begin DATA SECTION
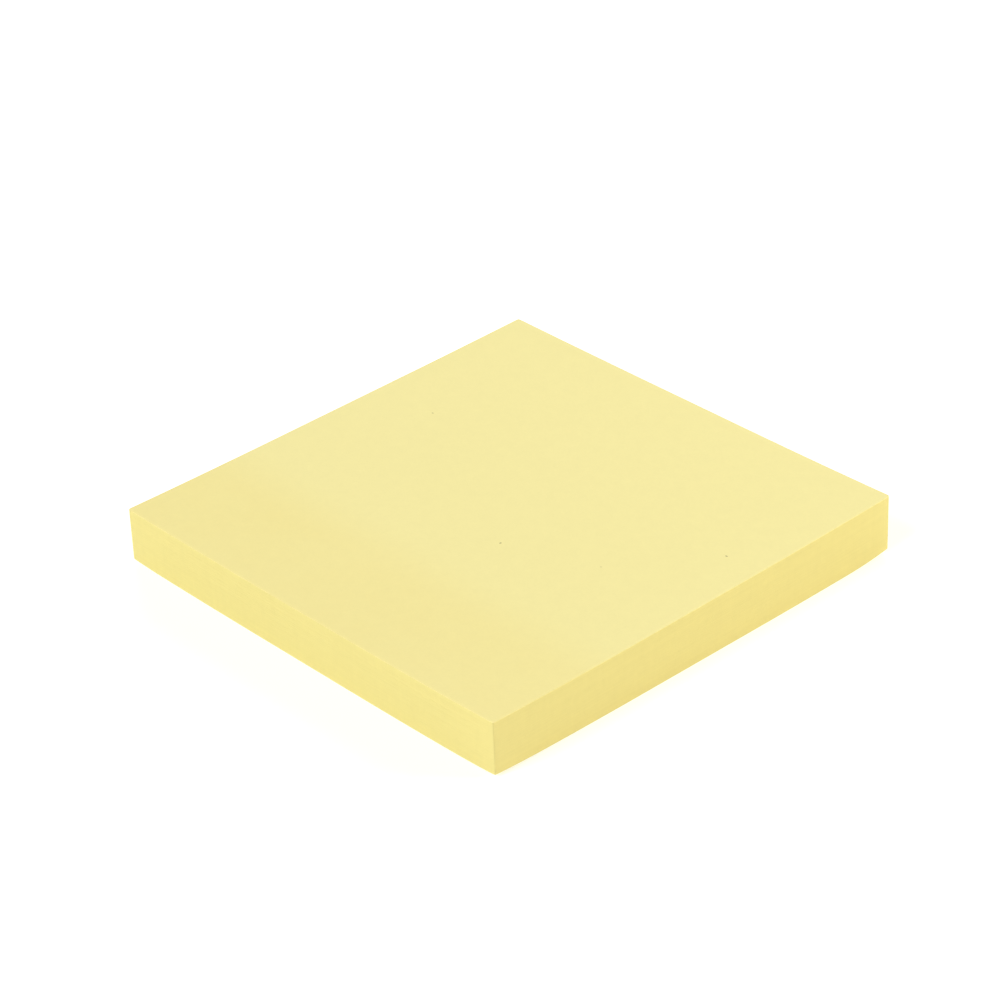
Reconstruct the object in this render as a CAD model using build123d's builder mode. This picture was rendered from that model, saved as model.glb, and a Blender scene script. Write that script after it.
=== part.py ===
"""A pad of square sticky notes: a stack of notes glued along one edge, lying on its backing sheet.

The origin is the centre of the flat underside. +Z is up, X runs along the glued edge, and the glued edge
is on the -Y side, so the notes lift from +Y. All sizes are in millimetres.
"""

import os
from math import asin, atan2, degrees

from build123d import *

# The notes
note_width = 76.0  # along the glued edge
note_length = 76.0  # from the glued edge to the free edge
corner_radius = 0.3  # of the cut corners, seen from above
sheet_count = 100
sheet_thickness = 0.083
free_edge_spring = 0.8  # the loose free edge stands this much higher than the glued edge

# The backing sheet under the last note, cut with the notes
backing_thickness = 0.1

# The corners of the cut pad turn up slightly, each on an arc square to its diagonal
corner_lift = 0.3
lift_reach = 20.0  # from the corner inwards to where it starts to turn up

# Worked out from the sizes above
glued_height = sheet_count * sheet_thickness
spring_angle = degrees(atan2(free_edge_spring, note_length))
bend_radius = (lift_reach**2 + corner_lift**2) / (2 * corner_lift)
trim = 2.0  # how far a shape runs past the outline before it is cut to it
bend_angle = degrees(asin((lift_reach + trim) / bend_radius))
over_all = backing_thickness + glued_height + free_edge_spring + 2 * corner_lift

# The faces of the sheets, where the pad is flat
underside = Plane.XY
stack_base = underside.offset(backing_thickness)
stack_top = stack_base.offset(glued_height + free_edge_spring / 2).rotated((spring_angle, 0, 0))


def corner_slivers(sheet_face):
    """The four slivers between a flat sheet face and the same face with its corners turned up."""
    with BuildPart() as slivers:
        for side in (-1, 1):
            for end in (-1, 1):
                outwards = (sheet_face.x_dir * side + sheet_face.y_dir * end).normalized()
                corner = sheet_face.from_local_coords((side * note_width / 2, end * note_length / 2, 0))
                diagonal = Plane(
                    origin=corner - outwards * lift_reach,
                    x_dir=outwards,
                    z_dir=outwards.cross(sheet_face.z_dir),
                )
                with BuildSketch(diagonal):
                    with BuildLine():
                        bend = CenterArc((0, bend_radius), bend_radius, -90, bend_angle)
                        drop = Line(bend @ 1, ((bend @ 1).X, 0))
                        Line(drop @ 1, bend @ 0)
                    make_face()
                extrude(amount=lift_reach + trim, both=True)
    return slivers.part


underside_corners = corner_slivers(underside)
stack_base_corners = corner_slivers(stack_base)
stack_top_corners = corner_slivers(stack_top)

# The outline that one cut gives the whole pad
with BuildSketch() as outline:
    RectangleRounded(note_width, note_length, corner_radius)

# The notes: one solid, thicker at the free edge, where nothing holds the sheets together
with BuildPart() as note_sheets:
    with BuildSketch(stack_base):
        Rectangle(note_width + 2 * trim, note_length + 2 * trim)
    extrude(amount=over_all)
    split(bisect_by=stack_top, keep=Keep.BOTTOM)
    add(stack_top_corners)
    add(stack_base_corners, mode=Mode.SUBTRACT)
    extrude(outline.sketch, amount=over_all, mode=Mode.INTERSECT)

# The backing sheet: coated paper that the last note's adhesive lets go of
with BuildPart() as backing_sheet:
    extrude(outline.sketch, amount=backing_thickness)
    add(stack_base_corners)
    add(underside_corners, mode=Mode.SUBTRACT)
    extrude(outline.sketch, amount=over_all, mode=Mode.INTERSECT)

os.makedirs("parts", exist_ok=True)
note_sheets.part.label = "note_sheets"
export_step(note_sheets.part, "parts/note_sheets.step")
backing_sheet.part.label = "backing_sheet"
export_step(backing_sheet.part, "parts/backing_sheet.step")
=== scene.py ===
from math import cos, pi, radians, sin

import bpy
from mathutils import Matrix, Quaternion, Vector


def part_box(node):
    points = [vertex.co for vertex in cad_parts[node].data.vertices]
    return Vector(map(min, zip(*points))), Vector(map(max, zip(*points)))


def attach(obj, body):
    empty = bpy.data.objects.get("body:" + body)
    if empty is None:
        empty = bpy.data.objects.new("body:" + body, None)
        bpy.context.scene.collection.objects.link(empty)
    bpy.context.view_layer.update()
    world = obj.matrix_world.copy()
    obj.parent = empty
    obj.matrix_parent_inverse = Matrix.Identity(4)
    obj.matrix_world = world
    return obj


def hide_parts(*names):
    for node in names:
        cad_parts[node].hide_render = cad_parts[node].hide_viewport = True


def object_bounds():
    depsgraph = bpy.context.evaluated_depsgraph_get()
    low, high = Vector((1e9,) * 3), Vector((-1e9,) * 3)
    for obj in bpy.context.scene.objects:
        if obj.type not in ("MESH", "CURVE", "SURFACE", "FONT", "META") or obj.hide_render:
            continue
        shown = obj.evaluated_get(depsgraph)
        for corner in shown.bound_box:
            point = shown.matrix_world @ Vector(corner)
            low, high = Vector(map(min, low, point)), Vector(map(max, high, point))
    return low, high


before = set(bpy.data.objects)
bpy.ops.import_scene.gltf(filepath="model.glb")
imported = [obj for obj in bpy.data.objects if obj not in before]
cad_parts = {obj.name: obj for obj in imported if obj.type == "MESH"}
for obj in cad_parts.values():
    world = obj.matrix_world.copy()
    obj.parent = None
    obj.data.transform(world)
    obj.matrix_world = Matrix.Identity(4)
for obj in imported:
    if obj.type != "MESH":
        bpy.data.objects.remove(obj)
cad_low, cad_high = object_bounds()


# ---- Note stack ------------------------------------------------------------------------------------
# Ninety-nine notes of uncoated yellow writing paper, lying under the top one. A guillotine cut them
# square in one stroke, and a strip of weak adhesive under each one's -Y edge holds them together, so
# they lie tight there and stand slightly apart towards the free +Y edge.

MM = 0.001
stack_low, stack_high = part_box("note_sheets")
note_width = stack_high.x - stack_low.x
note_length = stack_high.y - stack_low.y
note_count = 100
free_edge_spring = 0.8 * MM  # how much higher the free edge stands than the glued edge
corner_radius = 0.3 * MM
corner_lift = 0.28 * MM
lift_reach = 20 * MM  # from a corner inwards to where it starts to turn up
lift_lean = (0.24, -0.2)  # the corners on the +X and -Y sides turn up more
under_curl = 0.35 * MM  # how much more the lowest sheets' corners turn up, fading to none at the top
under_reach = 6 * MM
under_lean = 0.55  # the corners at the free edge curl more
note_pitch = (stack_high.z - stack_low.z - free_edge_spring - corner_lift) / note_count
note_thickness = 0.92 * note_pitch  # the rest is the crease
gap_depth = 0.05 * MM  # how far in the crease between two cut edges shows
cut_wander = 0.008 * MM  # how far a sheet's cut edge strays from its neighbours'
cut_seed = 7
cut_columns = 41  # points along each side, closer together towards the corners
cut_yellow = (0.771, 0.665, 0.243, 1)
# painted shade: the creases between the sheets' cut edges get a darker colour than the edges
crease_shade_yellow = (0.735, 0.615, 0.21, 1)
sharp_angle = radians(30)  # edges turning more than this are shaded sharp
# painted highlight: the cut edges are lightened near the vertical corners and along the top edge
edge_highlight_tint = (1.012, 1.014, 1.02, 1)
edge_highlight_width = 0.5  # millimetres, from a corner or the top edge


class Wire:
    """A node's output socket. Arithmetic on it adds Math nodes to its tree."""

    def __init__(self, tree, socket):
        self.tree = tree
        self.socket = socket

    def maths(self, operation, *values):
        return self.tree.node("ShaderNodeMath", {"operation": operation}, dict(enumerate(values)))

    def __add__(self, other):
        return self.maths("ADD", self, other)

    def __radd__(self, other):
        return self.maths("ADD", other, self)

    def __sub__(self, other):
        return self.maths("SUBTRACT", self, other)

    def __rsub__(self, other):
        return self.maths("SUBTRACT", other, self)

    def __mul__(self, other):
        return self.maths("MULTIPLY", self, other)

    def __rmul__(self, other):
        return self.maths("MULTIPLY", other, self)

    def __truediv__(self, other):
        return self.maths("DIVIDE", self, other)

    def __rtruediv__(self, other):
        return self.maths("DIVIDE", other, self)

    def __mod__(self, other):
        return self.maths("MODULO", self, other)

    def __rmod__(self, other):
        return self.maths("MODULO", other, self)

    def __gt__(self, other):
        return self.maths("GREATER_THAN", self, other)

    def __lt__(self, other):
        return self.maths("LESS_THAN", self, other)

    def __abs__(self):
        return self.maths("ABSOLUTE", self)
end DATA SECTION
WRITTEN PROBLEM: Count the lines of the listing above that include the word "empty" and state the total with nothing else.

RESULT FOR THIS TASK: 5